Quote every line from the top of the listing down to and including the line that contains "z: NodeSocket".

--- start ---

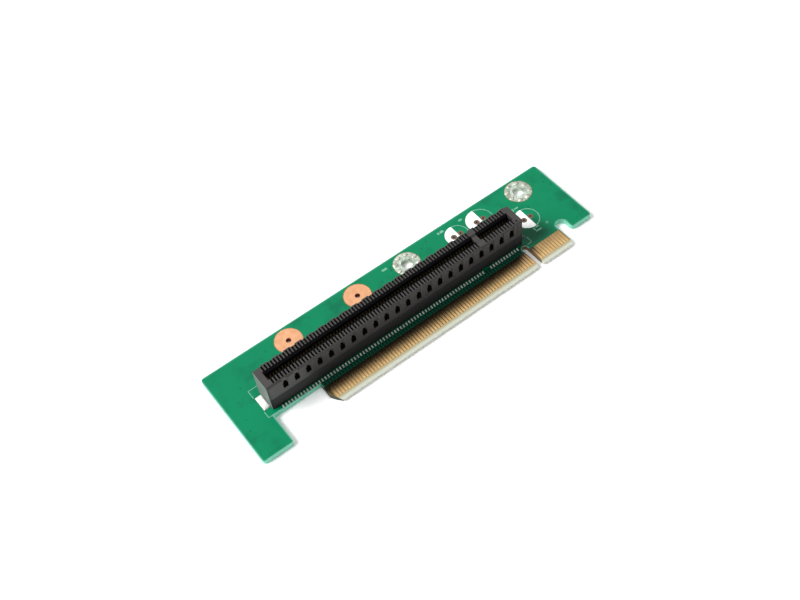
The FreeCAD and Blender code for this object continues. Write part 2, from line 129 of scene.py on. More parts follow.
@dataclass(frozen=True)
class SurfacePoint:
    """The surface point in the object's own coordinates, and shapes drawn round it."""

    tree: NodeTree
    vector: NodeSocket
    x: NodeSocket
    y: NodeSocket
    z: NodeSocket

    @classmethod
    def read(cls, tree: NodeTree) -> "SurfacePoint":
        """Read the point in a material.

        Args:
            tree: The material's node tree.

        Returns:
            The point, with its coordinates ready to use.
        """
        vector = node(tree, "TexCoord").outputs["Object"]
        split = node(tree, "SeparateXYZ", {}, {0: vector})
        return cls(tree, vector, *split.outputs)

    def facing(self, axis: int) -> NodeSocket:
        """Read how far the face is turned towards one axis: 0 for +X, 2 for +Z."""
        normal = node(self.tree, "NewGeometry").outputs["True Normal"]
        return node(self.tree, "SeparateXYZ", {}, {0: normal}).outputs[axis]

    def within_span(self, value: NodeSocket, low: float, high: float, soft: float) -> Node:
        """Draw a band that is one between two values and zero outside them.

        Args:
            value: The coordinate, in metres.
            low: The lower end in millimetres.
            high: The upper end in millimetres.
            soft: Width of the edges in millimetres.

        Returns:
            The node that carries the band.
        """
        half = soft * MM / 2
        rising = node(self.tree, "MapRange", SMOOTH, {
            "Value": value, "From Min": low * MM - half, "From Max": low * MM + half})
        falling = node(self.tree, "MapRange", SMOOTH, {
            "Value": value, "From Min": high * MM + half, "From Max": high * MM - half})
        return node(self.tree, "Math", TIMES, {0: rising, 1: falling})

    def within_box(self, left: float, right: float, low: float, high: float,
                   soft: float) -> Node:
        """Draw a rectangle on the board, with its four sides in millimetres.

        Args:
            left: Lowest X.
            right: Highest X.
            low: Lowest Y.
            high: Highest Y.
            soft: Width of the edges.

        Returns:
            The node that is one inside the rectangle.
        """
        return node(self.tree, "Math", TIMES, {
            0: self.within_span(self.x, left, right, soft),
            1: self.within_span(self.y, low, high, soft)})

    def within_disc(self, x: float, y: float, radius: float, soft: float) -> Node:
        """Draw a disc on the board, in millimetres.

        Args:
            x: X of its centre.
            y: Y of its centre.
            radius: Its radius.
            soft: Width of its edge.

        Returns:
            The node that is one inside the disc.
        """
        flat = node(self.tree, "CombineXYZ", {}, {0: self.x, 1: self.y, 2: 0.0})
        away = node(self.tree, "VectorMath", {"operation": "DISTANCE"}, {
            0: flat, 1: (x * MM, y * MM, 0.0)}).outputs["Value"]
        return node(self.tree, "MapRange", SMOOTH, {
            "Value": away, "From Min": (radius + soft / 2) * MM,
            "From Max": (radius - soft / 2) * MM})

    def patches(self, size: float, low: float, high: float, detail: float = 3.0) -> Node:
        """Scatter soft uneven patches of one size.

        Args:
            size: Width of a patch in millimetres.
            low: Noise level where a patch begins.
            high: Noise level where it is full.
            detail: Octaves of the noise.

        Returns:
            The node that is one in the middle of a patch.
        """
        level = node(self.tree, "TexNoise", {}, {
            "Vector": self.vector, "Scale": 1 / (size * MM), "Detail": detail,
            "Roughness": 0.6})
        return node(self.tree, "MapRange", SMOOTH, {
            "Value": level, "From Min": low, "From Max": high})


def begin_material(name: str) -> tuple[Material, Node, SurfacePoint]:
    """Make an empty node material with its shader already wired.

    Args:
        name: The material's name.

    Returns:
        The material, its Principled shader and the surface point.
    """
    material = bpy.data.materials.new(name)
    material.use_nodes = True
    tree = material.node_tree
    tree.nodes.clear()
    shader = node(tree, "BsdfPrincipled")
    node(tree, "OutputMaterial", {}, {"Surface": shader})
    return material, shader, SurfacePoint.read(tree)


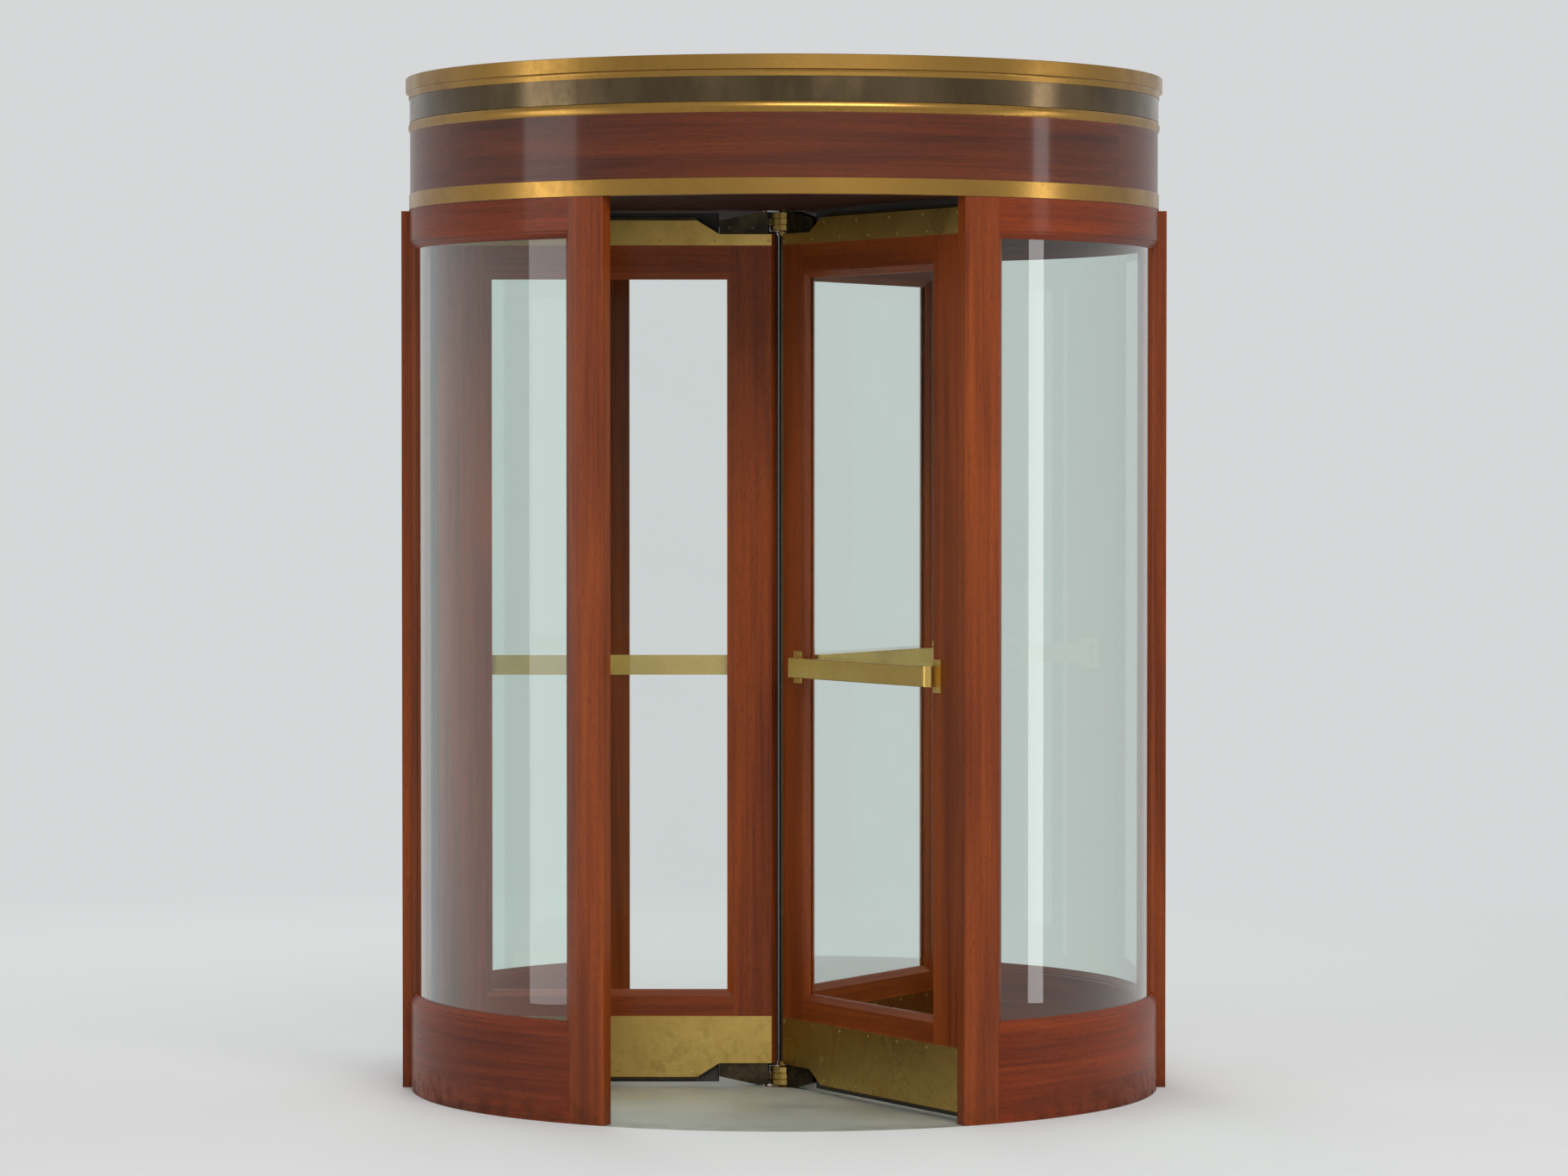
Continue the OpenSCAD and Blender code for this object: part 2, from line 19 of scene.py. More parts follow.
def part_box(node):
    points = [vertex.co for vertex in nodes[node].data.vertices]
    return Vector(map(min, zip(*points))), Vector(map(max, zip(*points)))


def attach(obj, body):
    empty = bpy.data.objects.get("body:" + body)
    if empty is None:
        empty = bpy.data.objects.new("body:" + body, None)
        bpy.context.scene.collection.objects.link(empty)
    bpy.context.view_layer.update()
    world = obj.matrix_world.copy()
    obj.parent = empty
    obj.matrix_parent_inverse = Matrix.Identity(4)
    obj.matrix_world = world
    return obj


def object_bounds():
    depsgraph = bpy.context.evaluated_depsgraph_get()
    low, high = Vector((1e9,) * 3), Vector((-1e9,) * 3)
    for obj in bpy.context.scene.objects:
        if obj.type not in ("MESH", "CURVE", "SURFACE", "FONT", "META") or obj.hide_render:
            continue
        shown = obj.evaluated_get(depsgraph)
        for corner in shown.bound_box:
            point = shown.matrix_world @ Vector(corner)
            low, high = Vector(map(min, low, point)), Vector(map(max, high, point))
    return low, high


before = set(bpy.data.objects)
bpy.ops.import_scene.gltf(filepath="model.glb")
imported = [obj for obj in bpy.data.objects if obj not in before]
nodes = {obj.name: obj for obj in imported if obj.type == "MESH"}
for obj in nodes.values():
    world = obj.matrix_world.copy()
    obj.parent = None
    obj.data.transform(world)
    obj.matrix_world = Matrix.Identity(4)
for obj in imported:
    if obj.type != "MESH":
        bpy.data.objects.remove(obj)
cad_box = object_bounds()

# %% [markdown]
# ## Writing shader maths as Python
# A wood grain is a formula of the place on the board. Wiring such a formula by
# hand takes a dozen Math nodes, so a small class stands for one wire in the
# node tree and turns + - * / into those nodes. The reflected forms, such as
# __rsub__, are what makes 1 - mask work as well as mask - 1.

# %% A wire that does sums


class Wire:
    """One output socket, which Python's operators turn into Math nodes."""

    def __init__(self, finish, socket):
        self.finish = finish
        self.socket = socket

    def __add__(self, other):
        return self.finish.math("ADD", self, other)

    def __radd__(self, other):
        return self.finish.math("ADD", other, self)

    def __sub__(self, other):
        return self.finish.math("SUBTRACT", self, other)

    def __rsub__(self, other):
        return self.finish.math("SUBTRACT", other, self)

    def __mul__(self, other):
        return self.finish.math("MULTIPLY", self, other)

    def __rmul__(self, other):
        return self.finish.math("MULTIPLY", other, self)

    def __truediv__(self, other):
        return self.finish.math("DIVIDE", self, other)

    def __pow__(self, other):
        return self.finish.math("POWER", self, other)

    def __abs__(self):
        return self.finish.math("ABSOLUTE", self)


# %% [markdown]
# ## One method for every other node
# A noise, a ramp or a shader is a node with settings, such as a ramp's stops,
# and with sockets that take a value or a wire. One method, add, makes any of
# them, and the short methods below it only give names to the ones that come
# back often. A material and the studio's world are both node trees, so the same
# class serves both.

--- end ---

▶ **TASK OUTPUT**
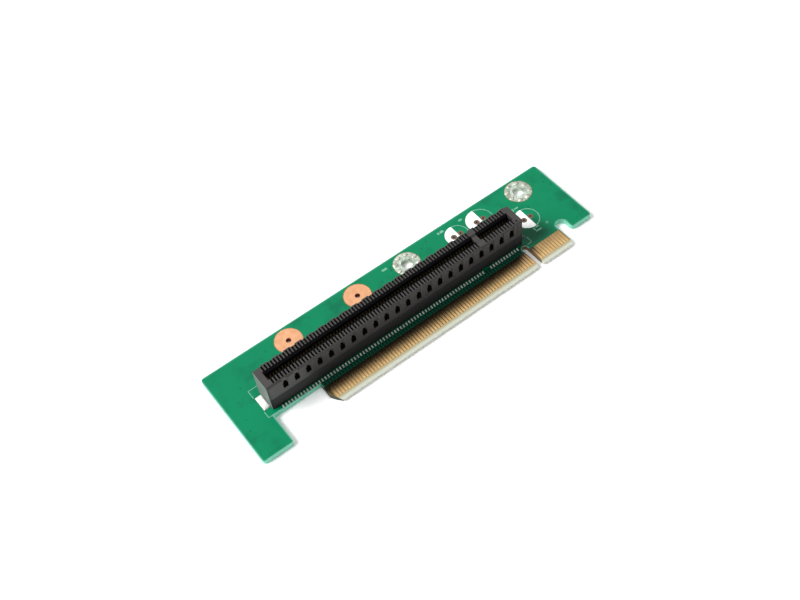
The FreeCAD and Blender code for this object continues. Write part 2, from line 129 of scene.py on. More parts follow.
@dataclass(frozen=True)
class SurfacePoint:
    """The surface point in the object's own coordinates, and shapes drawn round it."""

    tree: NodeTree
    vector: NodeSocket
    x: NodeSocket
    y: NodeSocket
    z: NodeSocket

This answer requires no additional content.